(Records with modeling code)
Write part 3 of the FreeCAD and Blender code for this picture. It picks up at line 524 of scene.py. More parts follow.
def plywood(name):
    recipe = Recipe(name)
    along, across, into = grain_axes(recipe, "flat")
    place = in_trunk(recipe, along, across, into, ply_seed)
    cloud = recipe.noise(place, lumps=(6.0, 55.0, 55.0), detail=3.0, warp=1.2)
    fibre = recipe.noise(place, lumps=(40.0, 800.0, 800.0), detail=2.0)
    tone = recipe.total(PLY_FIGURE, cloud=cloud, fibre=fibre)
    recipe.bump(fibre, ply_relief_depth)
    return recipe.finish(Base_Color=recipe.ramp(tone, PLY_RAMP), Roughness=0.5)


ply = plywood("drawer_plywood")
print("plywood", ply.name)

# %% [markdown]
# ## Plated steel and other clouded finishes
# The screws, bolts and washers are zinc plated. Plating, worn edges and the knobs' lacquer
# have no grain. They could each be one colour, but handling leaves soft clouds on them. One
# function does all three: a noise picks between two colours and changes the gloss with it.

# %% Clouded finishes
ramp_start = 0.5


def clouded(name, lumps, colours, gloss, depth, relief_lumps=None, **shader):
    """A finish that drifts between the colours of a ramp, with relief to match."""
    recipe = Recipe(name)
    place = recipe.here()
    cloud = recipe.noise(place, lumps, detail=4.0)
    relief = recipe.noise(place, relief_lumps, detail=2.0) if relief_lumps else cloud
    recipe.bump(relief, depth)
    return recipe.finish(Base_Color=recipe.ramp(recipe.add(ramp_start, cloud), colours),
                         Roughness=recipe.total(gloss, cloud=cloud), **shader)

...

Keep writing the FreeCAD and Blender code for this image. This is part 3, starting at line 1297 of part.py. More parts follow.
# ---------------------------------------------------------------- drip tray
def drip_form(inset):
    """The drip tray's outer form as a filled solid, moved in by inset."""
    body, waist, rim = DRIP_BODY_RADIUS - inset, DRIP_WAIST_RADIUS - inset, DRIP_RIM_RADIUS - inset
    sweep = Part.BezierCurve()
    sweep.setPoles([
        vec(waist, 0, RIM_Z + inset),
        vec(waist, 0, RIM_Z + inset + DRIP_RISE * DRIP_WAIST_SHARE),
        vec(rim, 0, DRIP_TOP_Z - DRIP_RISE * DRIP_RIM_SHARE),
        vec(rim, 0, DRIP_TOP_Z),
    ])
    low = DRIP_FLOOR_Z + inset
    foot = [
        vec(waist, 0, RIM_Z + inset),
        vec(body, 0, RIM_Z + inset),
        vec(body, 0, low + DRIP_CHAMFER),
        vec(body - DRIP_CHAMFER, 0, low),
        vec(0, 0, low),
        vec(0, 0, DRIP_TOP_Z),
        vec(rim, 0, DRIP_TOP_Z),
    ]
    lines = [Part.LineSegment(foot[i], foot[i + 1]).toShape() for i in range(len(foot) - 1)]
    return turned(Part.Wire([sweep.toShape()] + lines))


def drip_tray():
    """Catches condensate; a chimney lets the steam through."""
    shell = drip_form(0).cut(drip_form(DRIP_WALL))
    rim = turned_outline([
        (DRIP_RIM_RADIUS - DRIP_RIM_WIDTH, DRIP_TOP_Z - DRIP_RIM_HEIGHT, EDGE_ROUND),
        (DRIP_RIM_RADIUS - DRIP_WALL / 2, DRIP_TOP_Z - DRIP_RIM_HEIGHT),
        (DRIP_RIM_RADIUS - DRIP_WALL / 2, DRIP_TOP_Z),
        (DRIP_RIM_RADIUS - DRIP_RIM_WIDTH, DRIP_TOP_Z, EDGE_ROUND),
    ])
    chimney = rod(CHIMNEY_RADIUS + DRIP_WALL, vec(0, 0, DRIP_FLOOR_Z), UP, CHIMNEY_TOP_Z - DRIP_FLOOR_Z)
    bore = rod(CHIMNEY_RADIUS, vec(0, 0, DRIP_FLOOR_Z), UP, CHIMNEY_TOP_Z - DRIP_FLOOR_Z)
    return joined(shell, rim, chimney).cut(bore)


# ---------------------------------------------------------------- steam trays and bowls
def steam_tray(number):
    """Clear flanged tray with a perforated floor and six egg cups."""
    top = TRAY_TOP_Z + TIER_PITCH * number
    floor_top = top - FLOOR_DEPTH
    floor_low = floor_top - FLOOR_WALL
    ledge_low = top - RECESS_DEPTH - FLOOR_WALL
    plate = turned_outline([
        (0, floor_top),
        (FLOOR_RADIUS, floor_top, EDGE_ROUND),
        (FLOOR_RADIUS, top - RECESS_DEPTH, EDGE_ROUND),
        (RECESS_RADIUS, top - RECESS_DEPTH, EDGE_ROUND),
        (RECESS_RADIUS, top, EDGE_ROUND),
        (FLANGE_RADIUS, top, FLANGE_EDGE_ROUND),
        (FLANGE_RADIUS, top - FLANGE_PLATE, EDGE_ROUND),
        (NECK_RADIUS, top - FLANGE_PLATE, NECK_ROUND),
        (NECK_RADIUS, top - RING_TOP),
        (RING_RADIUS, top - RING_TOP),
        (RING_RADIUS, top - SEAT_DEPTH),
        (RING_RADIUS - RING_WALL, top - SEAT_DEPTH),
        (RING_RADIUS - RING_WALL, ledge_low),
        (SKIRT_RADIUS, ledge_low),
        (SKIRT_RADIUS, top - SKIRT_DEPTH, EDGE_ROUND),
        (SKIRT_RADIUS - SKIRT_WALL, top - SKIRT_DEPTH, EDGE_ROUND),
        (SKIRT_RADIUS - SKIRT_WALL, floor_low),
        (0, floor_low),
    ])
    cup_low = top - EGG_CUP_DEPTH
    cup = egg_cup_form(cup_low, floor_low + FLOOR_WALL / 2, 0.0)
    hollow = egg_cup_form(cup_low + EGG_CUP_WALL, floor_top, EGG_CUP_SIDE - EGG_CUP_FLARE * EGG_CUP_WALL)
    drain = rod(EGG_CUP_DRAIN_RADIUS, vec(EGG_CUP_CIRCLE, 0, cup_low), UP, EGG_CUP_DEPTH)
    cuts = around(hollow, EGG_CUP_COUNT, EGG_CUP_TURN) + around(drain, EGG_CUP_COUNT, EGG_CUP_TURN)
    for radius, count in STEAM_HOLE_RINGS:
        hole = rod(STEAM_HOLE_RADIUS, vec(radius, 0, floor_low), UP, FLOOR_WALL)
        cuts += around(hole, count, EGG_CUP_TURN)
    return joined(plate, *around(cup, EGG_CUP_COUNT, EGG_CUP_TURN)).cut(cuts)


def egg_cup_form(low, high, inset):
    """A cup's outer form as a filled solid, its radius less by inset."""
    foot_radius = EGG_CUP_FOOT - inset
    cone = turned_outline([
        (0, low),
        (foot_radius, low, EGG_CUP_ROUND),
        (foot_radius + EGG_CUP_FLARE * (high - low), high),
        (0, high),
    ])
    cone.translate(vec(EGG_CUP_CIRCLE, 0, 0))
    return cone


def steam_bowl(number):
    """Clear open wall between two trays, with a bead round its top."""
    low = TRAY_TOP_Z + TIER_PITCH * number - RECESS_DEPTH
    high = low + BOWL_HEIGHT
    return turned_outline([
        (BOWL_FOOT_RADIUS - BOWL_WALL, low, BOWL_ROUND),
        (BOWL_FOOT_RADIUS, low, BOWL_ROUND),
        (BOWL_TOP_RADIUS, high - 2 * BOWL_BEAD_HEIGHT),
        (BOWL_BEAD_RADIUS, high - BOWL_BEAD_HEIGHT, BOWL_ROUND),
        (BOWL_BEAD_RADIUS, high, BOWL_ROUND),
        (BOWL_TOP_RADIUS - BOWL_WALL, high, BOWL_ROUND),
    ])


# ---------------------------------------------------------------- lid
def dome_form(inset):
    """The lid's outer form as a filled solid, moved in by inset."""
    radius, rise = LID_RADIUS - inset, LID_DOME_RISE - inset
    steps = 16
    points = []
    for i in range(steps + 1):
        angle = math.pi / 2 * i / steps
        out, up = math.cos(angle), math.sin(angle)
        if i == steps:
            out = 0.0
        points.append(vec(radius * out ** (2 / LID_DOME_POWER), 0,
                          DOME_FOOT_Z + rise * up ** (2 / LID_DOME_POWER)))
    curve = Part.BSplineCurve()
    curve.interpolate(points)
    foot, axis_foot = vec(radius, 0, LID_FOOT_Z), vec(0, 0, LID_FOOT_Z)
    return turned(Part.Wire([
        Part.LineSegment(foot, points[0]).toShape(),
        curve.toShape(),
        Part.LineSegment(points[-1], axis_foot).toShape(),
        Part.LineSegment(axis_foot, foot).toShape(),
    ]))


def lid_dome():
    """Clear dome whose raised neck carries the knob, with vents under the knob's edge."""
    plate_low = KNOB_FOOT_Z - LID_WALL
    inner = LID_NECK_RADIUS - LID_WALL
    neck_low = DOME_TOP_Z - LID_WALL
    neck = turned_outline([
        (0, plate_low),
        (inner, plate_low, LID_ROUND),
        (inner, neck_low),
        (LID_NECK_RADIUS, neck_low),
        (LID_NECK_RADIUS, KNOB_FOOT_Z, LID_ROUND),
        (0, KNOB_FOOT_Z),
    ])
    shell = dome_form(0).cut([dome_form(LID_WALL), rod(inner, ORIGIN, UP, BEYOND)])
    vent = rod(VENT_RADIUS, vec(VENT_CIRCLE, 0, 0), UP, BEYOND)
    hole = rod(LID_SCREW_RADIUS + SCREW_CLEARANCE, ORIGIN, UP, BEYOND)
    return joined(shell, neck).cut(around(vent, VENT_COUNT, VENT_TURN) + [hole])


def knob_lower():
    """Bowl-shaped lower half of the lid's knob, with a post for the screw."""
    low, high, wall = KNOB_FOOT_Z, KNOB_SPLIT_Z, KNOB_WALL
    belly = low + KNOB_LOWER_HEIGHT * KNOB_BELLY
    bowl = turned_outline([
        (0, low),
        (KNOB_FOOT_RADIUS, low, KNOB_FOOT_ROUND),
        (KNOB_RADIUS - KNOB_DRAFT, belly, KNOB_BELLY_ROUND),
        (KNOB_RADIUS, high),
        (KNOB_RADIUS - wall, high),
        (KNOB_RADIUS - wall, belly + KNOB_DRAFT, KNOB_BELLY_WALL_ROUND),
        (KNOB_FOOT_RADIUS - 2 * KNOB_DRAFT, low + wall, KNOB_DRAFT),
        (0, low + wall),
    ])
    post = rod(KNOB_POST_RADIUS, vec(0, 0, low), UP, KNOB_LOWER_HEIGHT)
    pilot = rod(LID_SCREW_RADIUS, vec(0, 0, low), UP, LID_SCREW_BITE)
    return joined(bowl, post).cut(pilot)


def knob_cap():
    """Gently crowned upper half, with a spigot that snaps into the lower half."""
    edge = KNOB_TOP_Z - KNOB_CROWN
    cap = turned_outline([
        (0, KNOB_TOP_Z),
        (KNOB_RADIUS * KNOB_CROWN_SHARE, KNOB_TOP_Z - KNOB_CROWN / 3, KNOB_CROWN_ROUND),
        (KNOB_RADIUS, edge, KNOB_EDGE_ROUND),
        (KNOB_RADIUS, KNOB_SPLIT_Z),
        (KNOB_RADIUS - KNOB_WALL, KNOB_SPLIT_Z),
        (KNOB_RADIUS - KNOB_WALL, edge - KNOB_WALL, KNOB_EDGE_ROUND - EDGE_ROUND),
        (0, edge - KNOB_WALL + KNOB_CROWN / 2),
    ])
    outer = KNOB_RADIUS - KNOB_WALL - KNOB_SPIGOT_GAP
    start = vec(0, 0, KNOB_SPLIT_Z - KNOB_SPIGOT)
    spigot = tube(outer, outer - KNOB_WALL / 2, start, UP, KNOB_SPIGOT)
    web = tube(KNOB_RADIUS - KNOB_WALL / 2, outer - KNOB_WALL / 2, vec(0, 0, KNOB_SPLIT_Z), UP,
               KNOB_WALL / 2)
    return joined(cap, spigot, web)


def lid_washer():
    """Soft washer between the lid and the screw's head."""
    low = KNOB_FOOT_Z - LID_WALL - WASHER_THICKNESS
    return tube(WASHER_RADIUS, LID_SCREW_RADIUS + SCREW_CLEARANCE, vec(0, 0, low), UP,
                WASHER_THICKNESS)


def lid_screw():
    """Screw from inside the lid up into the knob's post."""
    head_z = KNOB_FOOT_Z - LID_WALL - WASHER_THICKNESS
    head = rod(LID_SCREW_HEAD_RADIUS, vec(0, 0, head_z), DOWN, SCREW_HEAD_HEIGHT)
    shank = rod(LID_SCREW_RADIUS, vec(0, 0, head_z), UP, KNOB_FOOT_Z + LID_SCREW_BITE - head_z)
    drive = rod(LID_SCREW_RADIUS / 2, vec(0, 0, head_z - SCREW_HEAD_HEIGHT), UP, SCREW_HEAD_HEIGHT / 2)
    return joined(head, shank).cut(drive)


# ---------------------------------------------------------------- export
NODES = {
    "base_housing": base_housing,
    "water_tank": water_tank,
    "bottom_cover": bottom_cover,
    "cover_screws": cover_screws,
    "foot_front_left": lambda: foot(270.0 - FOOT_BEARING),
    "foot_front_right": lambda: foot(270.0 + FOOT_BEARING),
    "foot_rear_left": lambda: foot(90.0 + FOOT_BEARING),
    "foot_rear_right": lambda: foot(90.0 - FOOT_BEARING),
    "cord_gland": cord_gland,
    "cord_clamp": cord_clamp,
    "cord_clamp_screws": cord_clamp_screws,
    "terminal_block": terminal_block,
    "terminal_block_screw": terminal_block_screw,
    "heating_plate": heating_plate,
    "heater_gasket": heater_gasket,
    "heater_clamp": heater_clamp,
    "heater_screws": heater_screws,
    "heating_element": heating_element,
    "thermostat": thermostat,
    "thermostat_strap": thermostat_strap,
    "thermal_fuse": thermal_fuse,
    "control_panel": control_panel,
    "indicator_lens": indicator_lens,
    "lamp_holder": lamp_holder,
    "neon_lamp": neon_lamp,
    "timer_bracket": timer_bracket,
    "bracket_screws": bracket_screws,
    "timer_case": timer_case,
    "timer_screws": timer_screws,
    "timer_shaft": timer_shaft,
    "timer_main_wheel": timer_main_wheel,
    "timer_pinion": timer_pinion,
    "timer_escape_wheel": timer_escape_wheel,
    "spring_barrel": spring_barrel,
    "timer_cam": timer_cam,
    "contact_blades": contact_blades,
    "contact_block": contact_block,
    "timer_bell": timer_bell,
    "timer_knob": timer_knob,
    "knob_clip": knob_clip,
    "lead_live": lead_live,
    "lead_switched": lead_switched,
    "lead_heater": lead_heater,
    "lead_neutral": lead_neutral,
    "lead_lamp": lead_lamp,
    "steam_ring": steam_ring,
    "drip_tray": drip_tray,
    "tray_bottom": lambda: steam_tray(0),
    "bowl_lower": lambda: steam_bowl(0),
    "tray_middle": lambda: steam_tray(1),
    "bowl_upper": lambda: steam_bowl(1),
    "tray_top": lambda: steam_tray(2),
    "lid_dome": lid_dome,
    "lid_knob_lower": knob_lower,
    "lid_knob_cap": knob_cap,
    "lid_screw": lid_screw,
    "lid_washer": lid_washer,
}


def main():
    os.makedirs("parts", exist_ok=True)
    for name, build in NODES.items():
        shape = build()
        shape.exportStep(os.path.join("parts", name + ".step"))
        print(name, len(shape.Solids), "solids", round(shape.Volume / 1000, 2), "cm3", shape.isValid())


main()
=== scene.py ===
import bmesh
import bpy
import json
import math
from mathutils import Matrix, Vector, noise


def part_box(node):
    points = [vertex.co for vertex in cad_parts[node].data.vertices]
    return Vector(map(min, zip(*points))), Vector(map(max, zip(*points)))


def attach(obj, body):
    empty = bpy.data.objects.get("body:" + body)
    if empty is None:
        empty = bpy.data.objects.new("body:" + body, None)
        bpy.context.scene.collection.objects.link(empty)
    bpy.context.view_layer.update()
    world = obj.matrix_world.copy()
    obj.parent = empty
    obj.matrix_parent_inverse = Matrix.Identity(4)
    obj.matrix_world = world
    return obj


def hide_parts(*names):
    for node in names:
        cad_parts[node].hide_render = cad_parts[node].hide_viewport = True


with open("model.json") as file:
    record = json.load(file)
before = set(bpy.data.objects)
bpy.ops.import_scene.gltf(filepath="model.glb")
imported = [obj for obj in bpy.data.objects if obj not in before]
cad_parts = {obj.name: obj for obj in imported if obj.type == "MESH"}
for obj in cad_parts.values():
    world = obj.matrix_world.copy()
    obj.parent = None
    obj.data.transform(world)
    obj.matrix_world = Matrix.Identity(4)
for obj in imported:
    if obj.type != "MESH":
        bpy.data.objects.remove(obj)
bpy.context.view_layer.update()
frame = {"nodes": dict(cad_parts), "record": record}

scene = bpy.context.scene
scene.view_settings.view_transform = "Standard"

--

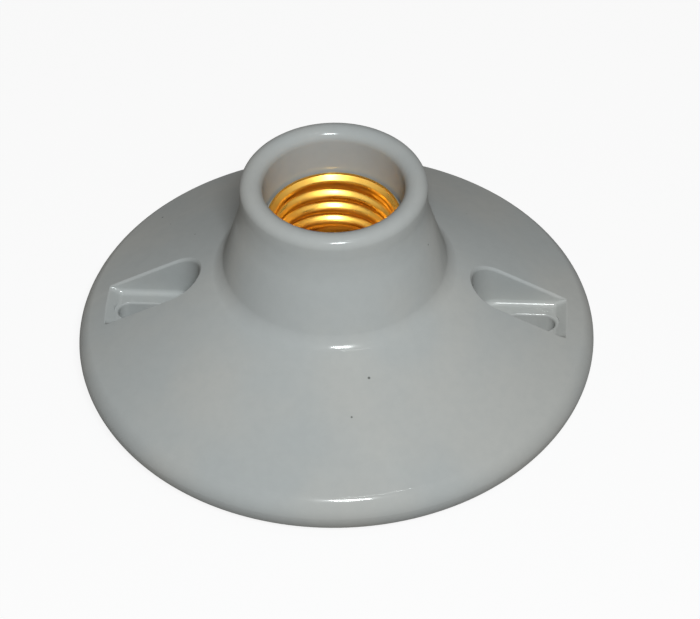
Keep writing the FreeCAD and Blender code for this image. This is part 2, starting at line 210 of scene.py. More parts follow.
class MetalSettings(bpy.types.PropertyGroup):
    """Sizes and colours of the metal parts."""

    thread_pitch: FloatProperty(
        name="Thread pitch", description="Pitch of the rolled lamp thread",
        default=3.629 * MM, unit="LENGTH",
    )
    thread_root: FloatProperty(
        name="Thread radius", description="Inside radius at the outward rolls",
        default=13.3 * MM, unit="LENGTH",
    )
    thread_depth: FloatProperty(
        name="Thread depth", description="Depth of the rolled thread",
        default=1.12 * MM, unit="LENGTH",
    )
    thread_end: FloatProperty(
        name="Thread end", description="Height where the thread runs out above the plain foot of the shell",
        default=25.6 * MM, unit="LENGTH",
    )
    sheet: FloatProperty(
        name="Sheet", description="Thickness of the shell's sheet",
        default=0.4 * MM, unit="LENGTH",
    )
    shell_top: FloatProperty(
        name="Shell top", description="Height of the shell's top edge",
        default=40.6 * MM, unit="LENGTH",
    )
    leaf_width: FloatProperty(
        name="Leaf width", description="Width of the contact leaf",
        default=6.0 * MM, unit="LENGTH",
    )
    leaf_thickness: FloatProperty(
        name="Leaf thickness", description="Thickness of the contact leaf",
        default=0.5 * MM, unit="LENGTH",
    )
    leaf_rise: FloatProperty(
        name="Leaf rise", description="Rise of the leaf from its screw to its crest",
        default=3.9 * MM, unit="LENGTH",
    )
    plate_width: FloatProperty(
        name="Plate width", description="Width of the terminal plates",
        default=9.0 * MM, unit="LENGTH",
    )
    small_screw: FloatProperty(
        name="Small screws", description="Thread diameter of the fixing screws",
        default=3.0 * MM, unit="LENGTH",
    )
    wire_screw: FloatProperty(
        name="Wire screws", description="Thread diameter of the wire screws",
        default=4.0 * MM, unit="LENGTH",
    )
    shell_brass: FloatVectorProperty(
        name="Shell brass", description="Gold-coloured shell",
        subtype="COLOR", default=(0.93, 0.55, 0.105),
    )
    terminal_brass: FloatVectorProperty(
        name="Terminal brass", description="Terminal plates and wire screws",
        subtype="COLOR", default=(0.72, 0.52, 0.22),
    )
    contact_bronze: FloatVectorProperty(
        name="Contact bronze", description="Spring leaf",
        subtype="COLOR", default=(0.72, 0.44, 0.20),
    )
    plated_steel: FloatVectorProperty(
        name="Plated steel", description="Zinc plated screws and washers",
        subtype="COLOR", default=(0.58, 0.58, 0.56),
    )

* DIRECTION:
Quote nothing but the lines that run from the line containing "for name, build" through the line containing "obj.parent = empty", keeping both of them word for word.

* RESPONSE BELOW:
    for name, build in NODES.items():
        shape = build()
        shape.exportStep(os.path.join("parts", name + ".step"))
        print(name, len(shape.Solids), "solids", round(shape.Volume / 1000, 2), "cm3", shape.isValid())


main()
=== scene.py ===
import bmesh
import bpy
import json
import math
from mathutils import Matrix, Vector, noise


def part_box(node):
    points = [vertex.co for vertex in cad_parts[node].data.vertices]
    return Vector(map(min, zip(*points))), Vector(map(max, zip(*points)))


def attach(obj, body):
    empty = bpy.data.objects.get("body:" + body)
    if empty is None:
        empty = bpy.data.objects.new("body:" + body, None)
        bpy.context.scene.collection.objects.link(empty)
    bpy.context.view_layer.update()
    world = obj.matrix_world.copy()
    obj.parent = empty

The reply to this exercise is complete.